An ICB has decided to re-tender an APMS contract currently run by Operose Health, following concerns around overuse of non-GP staff.
North Central London ICB will not renew the contract for Hanley Primary Care Centre in Finsbury Park, a practice caring for 10,700 patients currently run by AT Medics, after it was told of an under-provision of 270 GP appointments per week.
AT Medics was acquired in 2021 by Operose Health, which is a subsidiary of US healthcare giant Centene.
The ICB told Pulse that the decision to procure a new contract was taken by the Primary Care Committee and ‘informed by a contract performance and quality review’ and ‘engagement with registered patients and local stakeholders’.
A report shared ahead of the committee meeting said that ‘there was an over-provision of nursing appointments’ at the practice.
It said: ‘Workforce data submitted covering core primary care staff showed an under-provision of 2.8 WTE GP and an under-provision of 270 GP appointments per week.
‘This is deemed significant to access for the registered patient list. There was an over-provision of nursing appointments.’
The report also said that the practice’s workforce data for core primary care staff ‘was a concern’ and there was ‘a large deficit of GP capacity’.
It added: ‘PCCC members are reminded that APMS practices are reimbursed an additional £20 per weighted patient, above the global sum which gives providers financial levers to support recruitment and retention of staff in line with patients needs and the list size growth.

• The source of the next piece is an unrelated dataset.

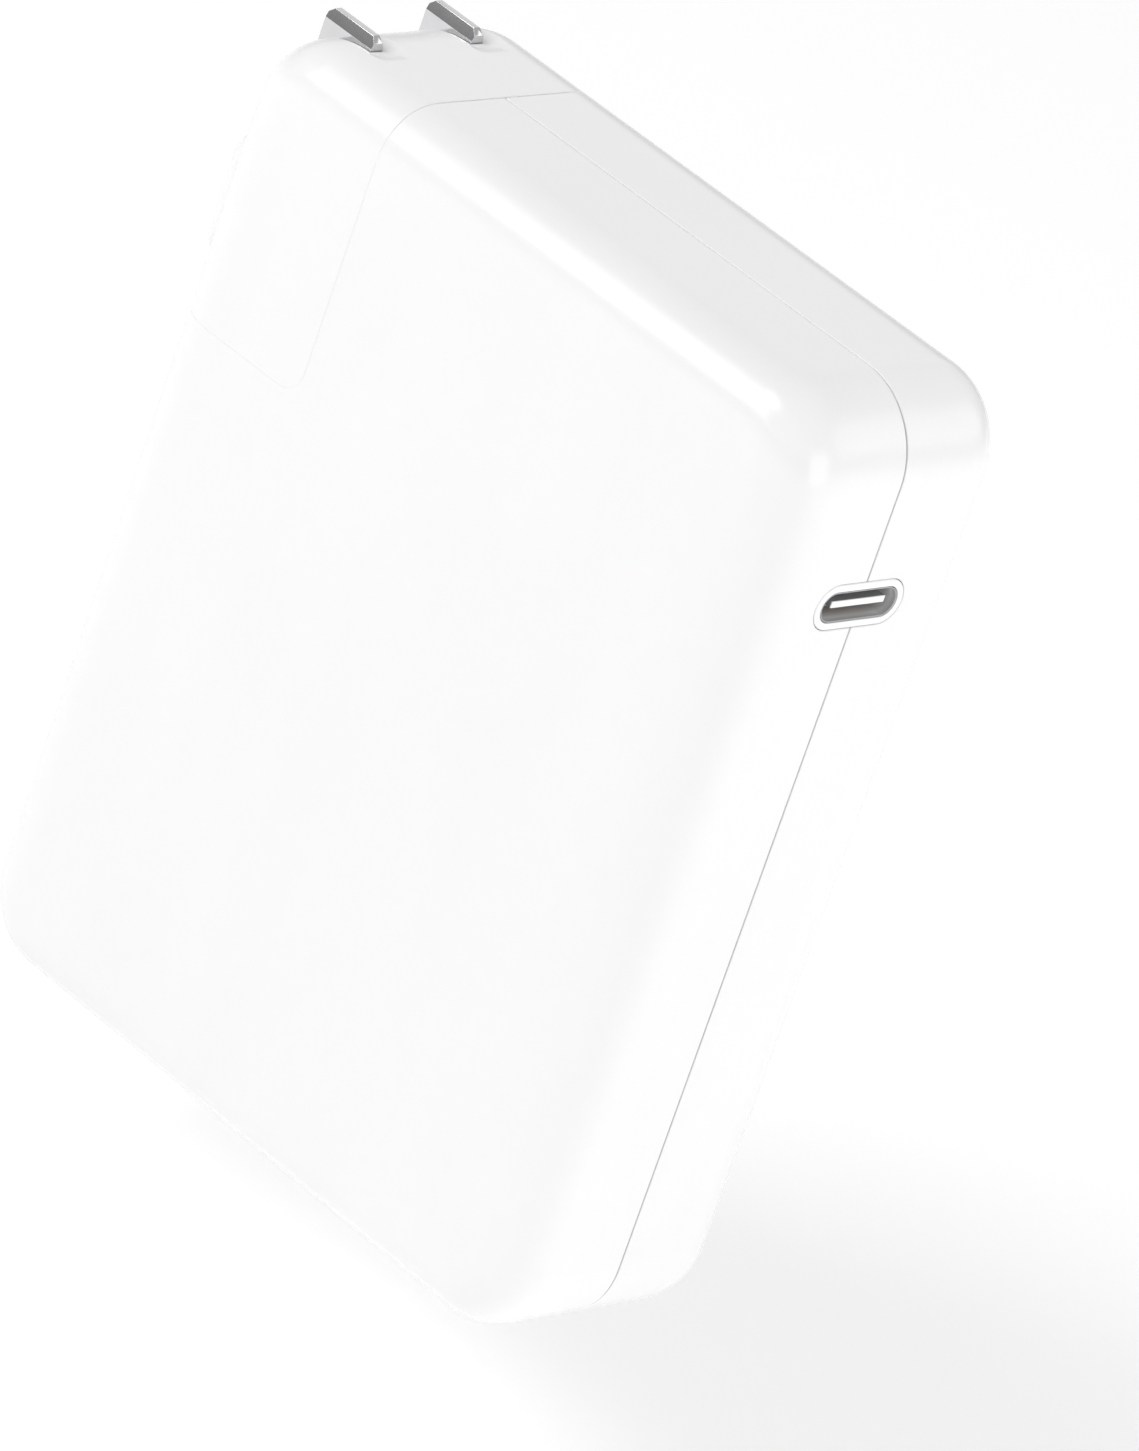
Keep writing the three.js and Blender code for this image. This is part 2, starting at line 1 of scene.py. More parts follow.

‘Pressures on recruitment are noted, but evidence will be required from the practice to show immediate recruitment action (locum or permanent) to reduce this gap.’
A notice published last week confirmed the ICB is retendering for the contract, which has an estimated value of £1,227,794 annually and will commence next summer.
The ICB meeting papers said the decision was recommended on the grounds ‘of limited evidence of improvement in screening and immunisation’ from the practice.
‘There was improvement in three out of 10 indicators, but only one indicator (bowel screening) was near the national target (3% below). There were no other indicators that were comparable to national targets.’
A spokesperson for Operose Health told Pulse: ‘We know how important it is for our patients to be seen as quickly as possible. That’s why we have continued to invest in more clinical and reception staff at the practice to improve patient access.
‘We are grateful for the team at Hanley for their unwavering commitment to patient care, despite all the uncertainty around the future of the contract over the last 12 months.’
Healthwatch chief executive Emma Whitby said: ‘The ICB have made a difficult decision, but their process was robust. They considered a great deal of evidence collected over the last six years.
‘This included feedback from patients as well as statistical data related to disease prevalence – this can help commissioners to assess whether the people in the community who most need help are receiving the expected levels of support from their GP. It is vital that Islington residents have good access to GP appointments.’
A BBC Panorama report last year had raised concerns over Operose’s use of non-GP staff within the practices it runs.
Centene’s entry into UK general practice two years ago faced legal challenges by campaigners trying to tackle NHS privatisation, who argued that patients were not adequately consulted on the takeover.
Earlier this year, Centene was looking to sell its nearly 60 NHS GP practices, as part of a move to exit the UK health market, according to reports.
Operose now serves over 640,000 UK patients in surgeries and digitally, making it the largest primary care organisation in the country.